The Caravel is a sculptural urban intervention that aims to raise awareness about water pollution while treating it on a microscopic level. Developed by Infinito Mare in a partnership with Furf Design, the project is based on a highly sustainable biomimetic design approach. Each Caravel is an optimized innovation that allows algae to grow using water pollution as a food source. The goal is to use urban recycled plastic to create more Caravels.


The Caravel Project contributes to 12 out of the 17 UN Sustainable Development Goals.



This design brief asks: how can we make products and materials that are kept in use or regenerate natural systems?
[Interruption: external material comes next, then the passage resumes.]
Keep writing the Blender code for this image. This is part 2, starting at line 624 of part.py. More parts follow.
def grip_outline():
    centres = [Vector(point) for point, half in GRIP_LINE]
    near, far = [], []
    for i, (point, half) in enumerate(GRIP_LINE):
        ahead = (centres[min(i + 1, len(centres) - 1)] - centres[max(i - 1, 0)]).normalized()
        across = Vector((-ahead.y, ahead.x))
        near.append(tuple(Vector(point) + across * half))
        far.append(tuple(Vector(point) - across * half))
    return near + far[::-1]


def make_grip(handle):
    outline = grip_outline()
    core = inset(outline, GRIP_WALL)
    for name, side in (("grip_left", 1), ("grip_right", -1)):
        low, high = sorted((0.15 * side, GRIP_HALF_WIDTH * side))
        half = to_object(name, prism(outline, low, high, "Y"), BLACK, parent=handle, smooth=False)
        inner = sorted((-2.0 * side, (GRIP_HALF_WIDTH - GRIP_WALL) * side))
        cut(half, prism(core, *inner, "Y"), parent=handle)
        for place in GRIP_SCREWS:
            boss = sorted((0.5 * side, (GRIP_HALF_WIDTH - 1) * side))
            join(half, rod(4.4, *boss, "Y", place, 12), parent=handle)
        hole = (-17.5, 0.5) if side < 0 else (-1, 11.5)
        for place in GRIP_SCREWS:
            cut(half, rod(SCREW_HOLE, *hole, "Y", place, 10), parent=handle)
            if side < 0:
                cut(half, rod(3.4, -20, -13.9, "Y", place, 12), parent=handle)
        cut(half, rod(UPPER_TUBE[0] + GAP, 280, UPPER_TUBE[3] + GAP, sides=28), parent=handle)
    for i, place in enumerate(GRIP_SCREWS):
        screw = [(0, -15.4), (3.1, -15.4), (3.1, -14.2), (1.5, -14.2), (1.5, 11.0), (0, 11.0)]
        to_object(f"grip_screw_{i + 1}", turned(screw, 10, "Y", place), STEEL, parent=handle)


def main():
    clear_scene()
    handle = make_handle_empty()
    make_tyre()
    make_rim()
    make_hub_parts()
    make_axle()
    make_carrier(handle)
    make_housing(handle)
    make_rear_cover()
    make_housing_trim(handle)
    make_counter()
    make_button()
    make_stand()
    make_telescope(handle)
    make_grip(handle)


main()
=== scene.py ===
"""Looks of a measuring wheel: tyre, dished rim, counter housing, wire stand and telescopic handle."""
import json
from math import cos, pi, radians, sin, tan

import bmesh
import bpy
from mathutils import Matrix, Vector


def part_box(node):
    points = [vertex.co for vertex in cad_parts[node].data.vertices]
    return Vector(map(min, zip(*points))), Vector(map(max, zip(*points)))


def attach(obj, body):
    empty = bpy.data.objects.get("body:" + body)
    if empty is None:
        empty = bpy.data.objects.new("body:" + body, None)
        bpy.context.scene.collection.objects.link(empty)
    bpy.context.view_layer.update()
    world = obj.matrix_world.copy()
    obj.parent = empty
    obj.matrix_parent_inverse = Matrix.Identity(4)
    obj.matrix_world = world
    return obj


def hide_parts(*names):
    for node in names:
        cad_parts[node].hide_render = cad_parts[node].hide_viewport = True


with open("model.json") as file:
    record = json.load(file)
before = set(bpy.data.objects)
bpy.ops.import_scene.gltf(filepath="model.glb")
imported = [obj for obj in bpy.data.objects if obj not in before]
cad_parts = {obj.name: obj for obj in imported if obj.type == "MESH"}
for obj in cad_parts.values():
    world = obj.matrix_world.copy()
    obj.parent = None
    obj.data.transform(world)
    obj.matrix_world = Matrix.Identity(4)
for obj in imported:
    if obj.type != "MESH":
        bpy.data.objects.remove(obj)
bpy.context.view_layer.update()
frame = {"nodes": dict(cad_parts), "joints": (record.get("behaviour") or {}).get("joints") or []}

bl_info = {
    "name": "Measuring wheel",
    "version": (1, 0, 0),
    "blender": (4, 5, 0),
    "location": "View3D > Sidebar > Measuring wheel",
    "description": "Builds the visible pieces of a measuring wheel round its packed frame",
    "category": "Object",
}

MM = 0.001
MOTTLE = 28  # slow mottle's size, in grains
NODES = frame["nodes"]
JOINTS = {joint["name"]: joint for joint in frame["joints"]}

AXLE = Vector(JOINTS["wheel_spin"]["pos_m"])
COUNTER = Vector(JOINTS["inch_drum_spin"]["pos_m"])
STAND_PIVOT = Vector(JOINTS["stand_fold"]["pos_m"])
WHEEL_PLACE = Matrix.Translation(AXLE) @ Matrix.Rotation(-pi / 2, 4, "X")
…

Take São Paulo’s and and Rio de Janeiro’s needs into account by considering the following opportunities.

  • Gambiarra is the Brazilian way of solving problems with low costs, little materials and lots of improvisation. How can we encourage sustainable ways of making that capitalize on what Brazil has in abundance: workforce and creativity?
  • Think about slim and smart packaging.  How can we create products that do not have waste as an unintended byproduct?
  • Good design can make reusing things more appealing, even to consumers who are accustomed to single-use products. How can we encourage the reuse of products, while avoiding materials that take decades to biodegrade?
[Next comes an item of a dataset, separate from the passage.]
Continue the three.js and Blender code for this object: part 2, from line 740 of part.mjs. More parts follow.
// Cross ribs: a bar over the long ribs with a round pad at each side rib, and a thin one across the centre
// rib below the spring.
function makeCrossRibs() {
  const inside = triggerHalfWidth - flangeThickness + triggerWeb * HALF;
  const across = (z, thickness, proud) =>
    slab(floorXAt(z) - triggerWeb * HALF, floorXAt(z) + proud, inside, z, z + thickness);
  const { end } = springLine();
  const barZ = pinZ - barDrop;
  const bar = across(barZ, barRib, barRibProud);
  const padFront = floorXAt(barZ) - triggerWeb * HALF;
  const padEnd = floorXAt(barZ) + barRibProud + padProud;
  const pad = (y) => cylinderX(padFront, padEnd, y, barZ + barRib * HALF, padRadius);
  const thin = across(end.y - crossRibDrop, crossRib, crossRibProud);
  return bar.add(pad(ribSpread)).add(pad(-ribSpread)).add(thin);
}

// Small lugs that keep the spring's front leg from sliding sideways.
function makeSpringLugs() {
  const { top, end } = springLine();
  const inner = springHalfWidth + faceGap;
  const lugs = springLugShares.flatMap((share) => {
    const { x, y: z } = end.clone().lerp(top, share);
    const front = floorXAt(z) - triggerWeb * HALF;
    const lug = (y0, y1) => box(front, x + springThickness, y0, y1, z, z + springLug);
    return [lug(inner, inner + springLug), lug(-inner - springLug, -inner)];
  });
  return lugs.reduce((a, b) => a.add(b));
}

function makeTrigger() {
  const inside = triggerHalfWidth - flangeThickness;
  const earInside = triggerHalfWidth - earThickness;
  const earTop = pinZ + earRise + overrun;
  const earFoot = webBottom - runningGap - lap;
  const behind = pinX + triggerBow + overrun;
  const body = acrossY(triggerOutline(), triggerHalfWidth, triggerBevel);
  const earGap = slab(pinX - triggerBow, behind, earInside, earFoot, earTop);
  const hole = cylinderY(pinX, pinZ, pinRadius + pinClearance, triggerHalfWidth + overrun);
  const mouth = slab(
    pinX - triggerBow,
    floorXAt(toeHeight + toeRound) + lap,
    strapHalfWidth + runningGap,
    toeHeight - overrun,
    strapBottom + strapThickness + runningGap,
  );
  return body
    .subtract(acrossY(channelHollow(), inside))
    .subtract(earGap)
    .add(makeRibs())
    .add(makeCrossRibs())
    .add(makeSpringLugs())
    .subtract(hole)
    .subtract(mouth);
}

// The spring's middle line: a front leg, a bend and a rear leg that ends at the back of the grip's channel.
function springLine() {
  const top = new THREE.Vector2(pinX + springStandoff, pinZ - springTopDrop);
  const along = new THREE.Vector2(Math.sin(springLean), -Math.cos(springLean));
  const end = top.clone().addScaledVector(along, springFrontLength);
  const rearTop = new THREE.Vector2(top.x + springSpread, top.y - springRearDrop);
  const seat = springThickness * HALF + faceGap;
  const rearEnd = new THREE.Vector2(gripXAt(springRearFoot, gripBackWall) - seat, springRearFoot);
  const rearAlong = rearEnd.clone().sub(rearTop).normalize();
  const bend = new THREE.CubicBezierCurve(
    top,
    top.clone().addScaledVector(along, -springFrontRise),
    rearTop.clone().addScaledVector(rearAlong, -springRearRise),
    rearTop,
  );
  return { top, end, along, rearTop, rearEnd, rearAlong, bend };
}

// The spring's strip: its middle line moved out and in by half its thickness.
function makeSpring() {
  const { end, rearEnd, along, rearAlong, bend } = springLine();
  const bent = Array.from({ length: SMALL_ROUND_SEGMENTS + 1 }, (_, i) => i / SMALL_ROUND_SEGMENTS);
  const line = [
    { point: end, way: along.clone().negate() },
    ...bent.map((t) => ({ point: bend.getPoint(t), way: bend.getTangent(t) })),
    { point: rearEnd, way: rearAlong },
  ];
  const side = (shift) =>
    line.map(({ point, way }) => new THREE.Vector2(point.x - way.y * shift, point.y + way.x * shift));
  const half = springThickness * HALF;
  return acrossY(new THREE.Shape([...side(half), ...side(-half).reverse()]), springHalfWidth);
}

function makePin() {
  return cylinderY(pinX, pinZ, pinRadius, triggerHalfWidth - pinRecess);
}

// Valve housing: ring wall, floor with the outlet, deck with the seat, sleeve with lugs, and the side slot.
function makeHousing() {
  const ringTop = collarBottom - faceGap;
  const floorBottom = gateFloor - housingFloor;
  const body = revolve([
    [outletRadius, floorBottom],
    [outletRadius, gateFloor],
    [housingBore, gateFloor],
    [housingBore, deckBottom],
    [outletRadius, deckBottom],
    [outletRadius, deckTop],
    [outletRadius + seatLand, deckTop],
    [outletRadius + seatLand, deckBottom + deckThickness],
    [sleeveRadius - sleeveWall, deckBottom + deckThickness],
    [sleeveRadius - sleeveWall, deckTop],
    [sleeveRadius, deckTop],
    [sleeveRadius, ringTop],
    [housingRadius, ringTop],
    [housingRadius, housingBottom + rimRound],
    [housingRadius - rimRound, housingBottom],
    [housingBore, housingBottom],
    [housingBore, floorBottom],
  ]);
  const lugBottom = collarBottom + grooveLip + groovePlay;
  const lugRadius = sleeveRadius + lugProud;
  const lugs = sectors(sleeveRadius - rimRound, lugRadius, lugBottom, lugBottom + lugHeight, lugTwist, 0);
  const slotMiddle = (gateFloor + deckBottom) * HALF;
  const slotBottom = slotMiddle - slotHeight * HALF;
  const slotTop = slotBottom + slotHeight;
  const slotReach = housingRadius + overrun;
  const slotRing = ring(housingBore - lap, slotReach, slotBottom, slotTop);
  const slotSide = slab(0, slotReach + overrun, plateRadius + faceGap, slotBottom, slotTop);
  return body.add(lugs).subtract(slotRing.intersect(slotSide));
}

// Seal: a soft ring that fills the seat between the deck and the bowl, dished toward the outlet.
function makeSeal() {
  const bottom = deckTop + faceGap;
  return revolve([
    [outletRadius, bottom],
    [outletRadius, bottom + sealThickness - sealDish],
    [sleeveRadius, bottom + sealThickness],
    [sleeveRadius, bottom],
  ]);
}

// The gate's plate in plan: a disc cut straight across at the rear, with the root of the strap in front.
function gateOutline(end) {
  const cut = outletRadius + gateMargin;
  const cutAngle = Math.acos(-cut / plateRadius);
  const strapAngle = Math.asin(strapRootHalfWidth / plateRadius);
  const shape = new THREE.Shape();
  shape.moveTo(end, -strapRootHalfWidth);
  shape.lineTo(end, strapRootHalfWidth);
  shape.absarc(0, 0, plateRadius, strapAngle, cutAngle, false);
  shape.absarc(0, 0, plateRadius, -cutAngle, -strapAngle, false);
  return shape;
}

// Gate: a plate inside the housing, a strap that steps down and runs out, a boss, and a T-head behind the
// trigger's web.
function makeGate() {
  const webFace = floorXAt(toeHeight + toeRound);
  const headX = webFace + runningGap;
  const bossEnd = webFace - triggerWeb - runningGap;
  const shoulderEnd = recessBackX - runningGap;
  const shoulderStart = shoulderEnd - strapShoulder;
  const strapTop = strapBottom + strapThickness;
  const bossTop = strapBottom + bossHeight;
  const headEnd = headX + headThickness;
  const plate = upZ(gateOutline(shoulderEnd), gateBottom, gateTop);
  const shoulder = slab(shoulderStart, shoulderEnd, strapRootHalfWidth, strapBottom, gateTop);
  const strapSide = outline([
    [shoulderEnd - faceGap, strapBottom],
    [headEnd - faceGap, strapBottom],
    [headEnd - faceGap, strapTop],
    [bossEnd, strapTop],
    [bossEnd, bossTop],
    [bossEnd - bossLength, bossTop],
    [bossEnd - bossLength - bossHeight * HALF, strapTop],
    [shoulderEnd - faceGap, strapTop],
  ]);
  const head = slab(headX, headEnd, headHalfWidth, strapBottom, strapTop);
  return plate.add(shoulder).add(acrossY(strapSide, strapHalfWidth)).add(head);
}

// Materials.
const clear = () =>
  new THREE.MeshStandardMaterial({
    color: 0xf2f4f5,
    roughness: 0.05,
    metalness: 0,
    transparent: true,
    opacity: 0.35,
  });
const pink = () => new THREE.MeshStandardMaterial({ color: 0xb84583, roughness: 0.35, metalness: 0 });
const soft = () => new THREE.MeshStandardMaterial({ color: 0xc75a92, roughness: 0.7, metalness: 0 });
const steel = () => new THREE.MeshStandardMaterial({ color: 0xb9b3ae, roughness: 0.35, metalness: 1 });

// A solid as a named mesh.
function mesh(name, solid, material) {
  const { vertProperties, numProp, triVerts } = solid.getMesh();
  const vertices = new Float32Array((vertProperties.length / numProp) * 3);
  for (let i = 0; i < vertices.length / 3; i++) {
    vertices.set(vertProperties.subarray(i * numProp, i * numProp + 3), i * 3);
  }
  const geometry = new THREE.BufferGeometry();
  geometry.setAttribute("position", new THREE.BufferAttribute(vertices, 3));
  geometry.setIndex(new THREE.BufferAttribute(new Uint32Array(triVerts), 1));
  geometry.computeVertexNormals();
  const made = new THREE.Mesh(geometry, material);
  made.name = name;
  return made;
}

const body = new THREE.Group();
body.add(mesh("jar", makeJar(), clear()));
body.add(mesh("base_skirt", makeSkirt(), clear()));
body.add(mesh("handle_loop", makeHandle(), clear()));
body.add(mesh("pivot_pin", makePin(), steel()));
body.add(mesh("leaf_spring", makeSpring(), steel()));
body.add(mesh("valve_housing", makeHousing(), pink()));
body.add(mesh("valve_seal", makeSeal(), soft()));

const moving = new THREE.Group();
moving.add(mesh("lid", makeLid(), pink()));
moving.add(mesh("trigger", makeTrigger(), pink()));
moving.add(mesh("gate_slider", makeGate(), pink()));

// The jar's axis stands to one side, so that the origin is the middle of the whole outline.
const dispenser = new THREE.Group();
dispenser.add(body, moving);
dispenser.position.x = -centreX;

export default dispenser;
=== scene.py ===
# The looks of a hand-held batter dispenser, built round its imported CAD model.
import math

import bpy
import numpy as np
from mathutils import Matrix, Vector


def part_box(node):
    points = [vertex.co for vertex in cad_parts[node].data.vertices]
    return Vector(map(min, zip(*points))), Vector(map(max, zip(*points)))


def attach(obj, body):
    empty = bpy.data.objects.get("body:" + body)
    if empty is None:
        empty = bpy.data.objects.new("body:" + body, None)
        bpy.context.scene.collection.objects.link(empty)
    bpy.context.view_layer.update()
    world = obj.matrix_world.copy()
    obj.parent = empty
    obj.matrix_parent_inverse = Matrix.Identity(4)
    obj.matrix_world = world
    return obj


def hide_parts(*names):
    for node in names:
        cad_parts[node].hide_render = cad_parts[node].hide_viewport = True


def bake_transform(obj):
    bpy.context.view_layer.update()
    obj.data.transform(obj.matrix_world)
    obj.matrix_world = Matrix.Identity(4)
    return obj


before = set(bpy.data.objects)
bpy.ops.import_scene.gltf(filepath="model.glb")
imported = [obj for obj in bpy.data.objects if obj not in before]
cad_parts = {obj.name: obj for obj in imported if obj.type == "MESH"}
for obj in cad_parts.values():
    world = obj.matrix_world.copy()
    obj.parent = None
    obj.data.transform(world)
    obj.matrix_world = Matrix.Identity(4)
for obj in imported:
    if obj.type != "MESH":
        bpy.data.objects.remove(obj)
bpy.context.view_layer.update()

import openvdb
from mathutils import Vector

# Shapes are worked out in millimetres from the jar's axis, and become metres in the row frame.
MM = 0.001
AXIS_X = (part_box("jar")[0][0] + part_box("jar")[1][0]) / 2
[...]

This Brazilian brand aims to contribute to a shift in consumption habits and to boost awareness about the environmental impact of a fair economy. They do that by offering sustainable products and services to people, events and businesses. By giving individuals sustainable options, Beegreen believes that the users of their products have contributed to divert tons of items from landfills and other disposal areas. They offer, among others, personalized iron straws, eco-bags, cups and packages. 



This design brief asks: How can we use waste as a resource or dispose of goods more responsibly? Take São Paulo’s and and Rio de Janeiro’s needs into account by considering the following opportunities.

  • Let no waste go to waste. How can we design products that use waste as source material for a new cycle of production?
  • São Paulo and Rio de Janeiro are enormous cities, with complex ecosystems. How can we streamline delivery systems of goods and materials in order to minimize waste?
  • Brazil is a land of plenty. There should be little need to import things from far and wide. How can we encourage production and consumption to take place locally, requiring less travel and waste?



Pimp My Carroça is a movement that began in 2012 to lift waste pickers out of their invisibility – and to increase their income – through art, awareness, technology and collective participation. Its mission is to develop creative and collaborative actions that positively impact the recognition and fair remuneration of waste pickers and collectors of recyclable materials in Brazil by civil society, and public and private powers.